Preparations for securing the May 12th parliamentary polls in Iraq have been completed, officials told Diyaruna, with a security plan to be rolled out across all provinces allocating specific responsibilities to the various security agencies.

In Diyala province, preparations started early to secure polling stations and their surrounding area, said Diyala police spokesman Col. Ghaleb al-Attiya.

There is "ongoing communication" with the Ministry of Interior, Electoral Commission and security apparatuses to implement the plan, he told Diyaruna.

"Police personnel will be responsible for securing the polling stations as well as areas and roads leading to them," he said.

The army and intelligence services will support the police by deploying in the vicinity of the province's 460 polling stations and fending off any threats, he said, as well as providing air cover and emergency response to any incidents.

Pre-emptive operations

Iraqi forces have stepped up pre-emptive strikes against ISIS remnants in recent weeks to thwart any potential plans to target the elections, al-Attiya said.

"In recent weeks, we have conducted large-scale search operations in different areas and managed to detain no less than 30 individuals wanted on criminal and terrorist charges," he said.

Weapons and ammunition caches also were destroyed during these raids.

On Sunday (May 6th), Iraqi forces arrested two "dangerous terrorists" in Diyala province, one of whom is the "administrative officer of wilayat Diyala", said ministry of defense spokesman Maj. Gen. Tahseen al-Khafaji.

He was arrested by forces from the Directorate of Military Intelligence and led them to a hidden cache of large quantities of weapons and equipment, al-Khafaji told Diyaruna.

Security forces have undergone additional training to boost their level of preparedness and enhance their ability to protect the elections, al-Attiya said.

ISIS's latest threats to target the elections merely serve "to incite fear", he said.
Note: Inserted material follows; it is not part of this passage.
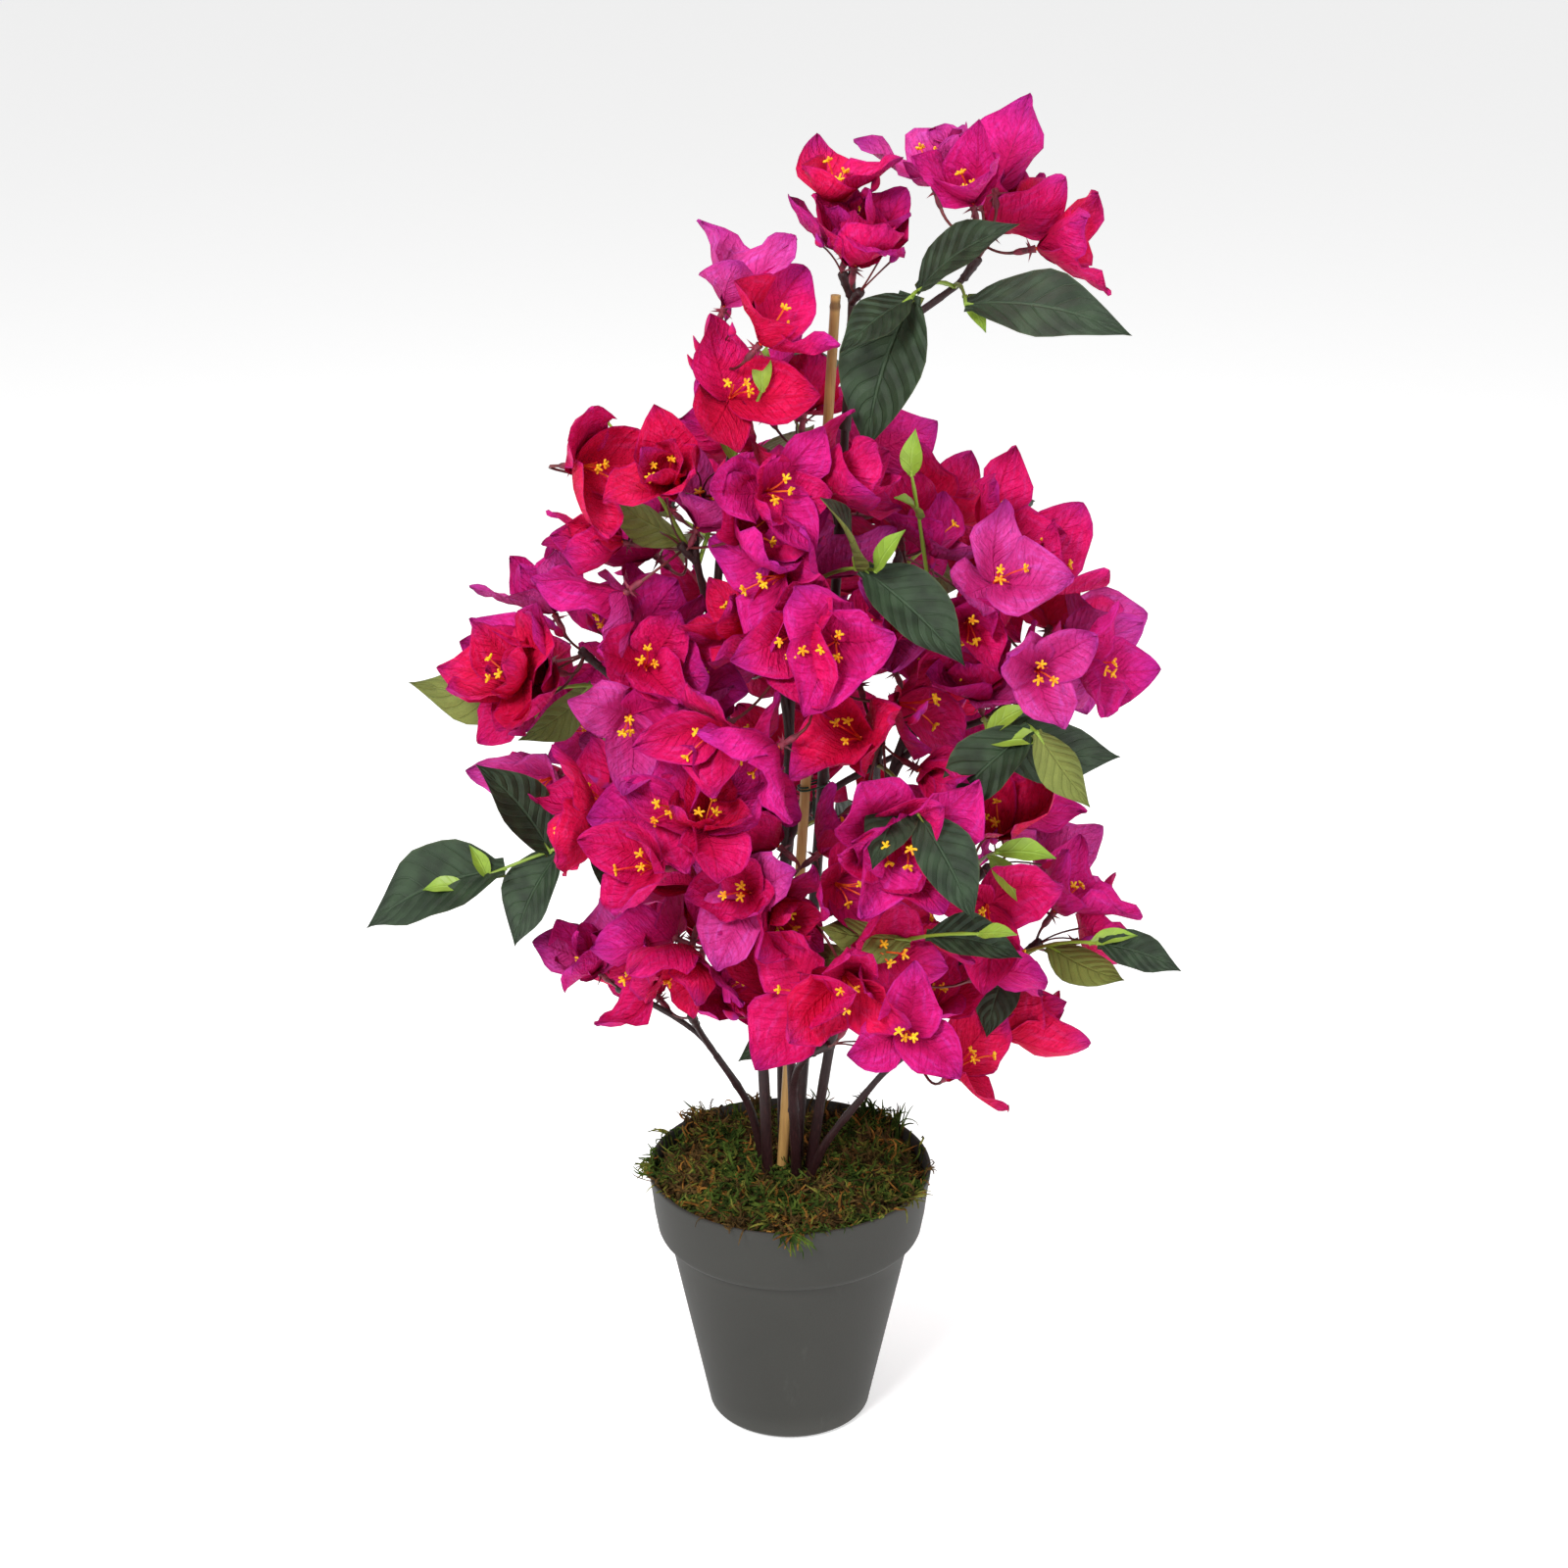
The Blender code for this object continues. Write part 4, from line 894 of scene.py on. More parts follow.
def swung(name, number, plan, leaves):
    """A flower as it stands on its bent wire: turned a little, its bracts longer and clear.

    Of some seeded turns it takes the first that keeps far enough from the leaves, or
    else the one that keeps farthest.
    """
    throat, facing, start_turn, bracts = plan
    bracts = [(turn, opening, length * SPREAD) for turn, opening, length in bracts]
    facing = Vector(TURNED.get((name, number), facing))
    swing = TURNED_SWING if (name, number) in TURNED else SWING
    near = [leaf for leaf in leaves
            if (leaf[0] + leaf[1] * leaf[3] * 0.5 - throat).length < NEAR_LEAF]
    push = Vector()
    for leaf in near:
        gap = leaf_gap(throat, leaf)
        away = leaf[2] if (throat - leaf[0]).dot(leaf[2]) >= 0.0 else -leaf[2]
        if gap < THROAT_ROOM:
            throat = throat + away * (THROAT_ROOM - gap)
        push += away * max(0.0, 1.0 - gap / BRACT_LENGTH)
    rng = random.Random(f"{name} {number} swung")
    best, most = None, -1.0
    for attempt in range(SWINGS):
        stray = Vector((rng.gauss(0, 1), rng.gauss(0, 1), rng.gauss(0, 1))).normalized()
        way = (facing + stray * swing * rng.random() + push * (attempt / SWINGS)).normalized()
        if throat.z < LIFT_BELOW_Z:
            way = Vector((way.x, way.y, max(way.z, LIFT))).normalized()
        tried = (throat, way, start_turn, bracts)
        room = leaf_room(tried, near)
        if room > most:
            best, most = tried, room
        if most >= LEAF_ROOM:
            break
    low = HANG_Z - min(spot.z for spot in bract_spots(best))
    if low > 0.0 and abs(throat.x) < HANG_X and throat.y < 0.0:
        best = (throat + UP * min(low, HANG_MOST),) + best[1:]
    return best


def inner_flowers(name, socket, spray, taken):
    """Smaller flowers deeper in a spray, each at the roomiest of some seeded places."""
    hub, _ = socket
    axis, side, other = axes_of(hub, Vector(spray[0]))
    plans = []
    for number in range(round(spray[2] * sizes().inner_flowers)):
        best, most = None, -1.0
        for attempt in range(INNER_TRIES):
            rng = random.Random(f"{name} {tuple(spray[0])} inner {number} {attempt}")
            lean, turn = math.radians(rng.uniform(15.0, 105.0)), rng.uniform(0.0, math.tau)
            way = axis * math.cos(lean) + (side * math.cos(turn)
                                           + other * math.sin(turn)) * math.sin(lean)
            throat = hub + way * rng.uniform(0.020, 0.036)
            facing = (way + axis * 0.25 + UP * 0.15 + any_way(rng) * 0.35).normalized()
            heart = throat + facing * HEART
            room = min((heart - spot).length for spot in taken)
            if room > most:
                start_turn = rng.uniform(0.0, math.tau)
                bracts = [(start_turn + math.tau * n / 3 + rng.uniform(-0.15, 0.15),
                           math.radians(rng.uniform(34.0, 62.0)),
                           BRACT_LENGTH * rng.uniform(0.85, 1.06)) for n in range(3)]
                best, most = (throat, facing, start_turn, bracts), room
        taken.append(best[0] + best[1] * HEART)
        plans.append(best)
    return plans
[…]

"Terrorist elements are now too weak to mount any significant attack," he said, stressing that "security forces are up to the task and will not give terrorists the opportunity to achieve their goals".

ISIS’s threats are nothing but "an act of desperation", said Ninawa provincial council member Khalaf al-Hadidi, pointing out that the group "is part of the past" and is only left with its empty propaganda.

"Our troops are well prepared to protect the elections according to a well thought out plan," he told Diyaruna, adding that the 125 main voting centres in Ninawa will be surrounded by "two security belts".

"The first consists of the local police and the second of the army," he said.

Passageways have been opened to facilitate access to the polling stations and checkpoints are in place to prevent any security breaches, he said, noting that security forces will remain outside the stations throughout the voting process.

'Brighter future' for Iraq

Anbar province is "fully prepared" to hold the parliamentary elections, provincial council member Naeem al-Koud told Diyaruna.

The security plan for the province includes pre-emptive operations to clear the Anbar desert of remaining ISIS cells, and enhancing border security to prevent any infiltration attempts from Syria, he said.

Security forces are on high alert in Anbar cities and towns, he said, "with patrols and checkpoints in place, as well as surveillance operations and investigations to find sleeper cells".

"Security preparedness for the elections has been achieved in terms of equipment and forces," he added, noting that security forces have received training on how to deal with emergencies and respond to any threat.

"The upcoming elections will paint a brighter future for the country," al-Koud said, stressing that ISIS will not be permitted to turn the clock back, and "Iraqis will march forward to build their democracy".